Winner of the George Washington Prize
Winner of the Barbara and David Zalaznick Book Prize in American
History
Winner of the Excellence in American History Book Award
Winner of the Fraunces Tavern Museum Book Award
**
The paperback edition of the New York Times bestseller that the Wall
Street Journal said** was "chock full of momentous events and
larger-than-life characters."
Rick Atkinson, author of the Pulitzer Prize-winning An Army at Dawn
and two other superb books about World War II, has long been admired for
his deeply researched, stunningly vivid narrative histories. Now he
turns his attention to a new war, and in the initial volume of the
Revolution Trilogy he recounts the first twenty-one months of America's
violent war for independence.
From the battles at Lexington and Concord in spring 1775 to those at
Trenton and Princeton in winter 1777, American militiamen and then the
ragged Continental Army take on the world's most formidable fighting
force. It is a gripping saga alive with astonishing characters: Henry
Knox, the former bookseller with an uncanny understanding of artillery;
Nathanael Greene, the blue-eyed bumpkin who becomes a brilliant battle
captain; Benjamin Franklin, the self-made man who proves to be the
wiliest of diplomats; George Washington, the commander in chief who
learns the difficult art of leadership when the war seems all but lost.

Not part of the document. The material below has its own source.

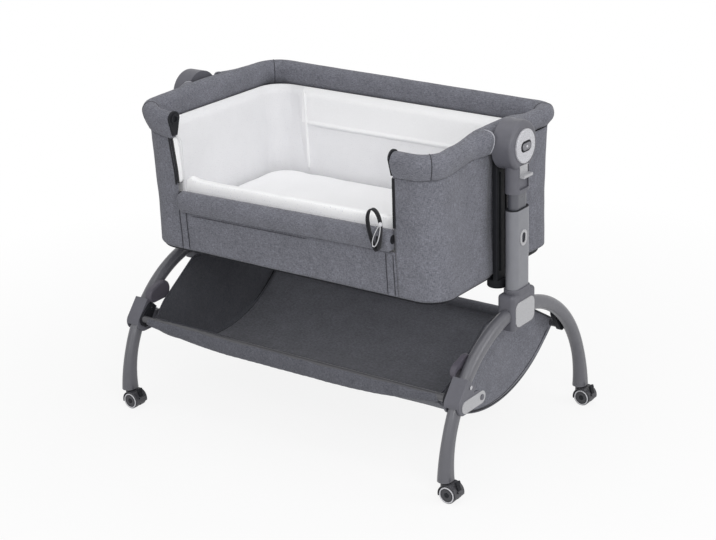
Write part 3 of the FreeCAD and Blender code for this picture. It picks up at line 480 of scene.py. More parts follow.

The story is also told from the British perspective, making the mortal
conflict between the redcoats and the rebels all the more compelling.
Full of riveting details and untold stories, The British Are Coming is
a tale of heroes and knaves, of sacrifice and blunder, of redemption and
profound suffering. Rick Atkinson has given stirring new life to the
first act of our country's creation drama.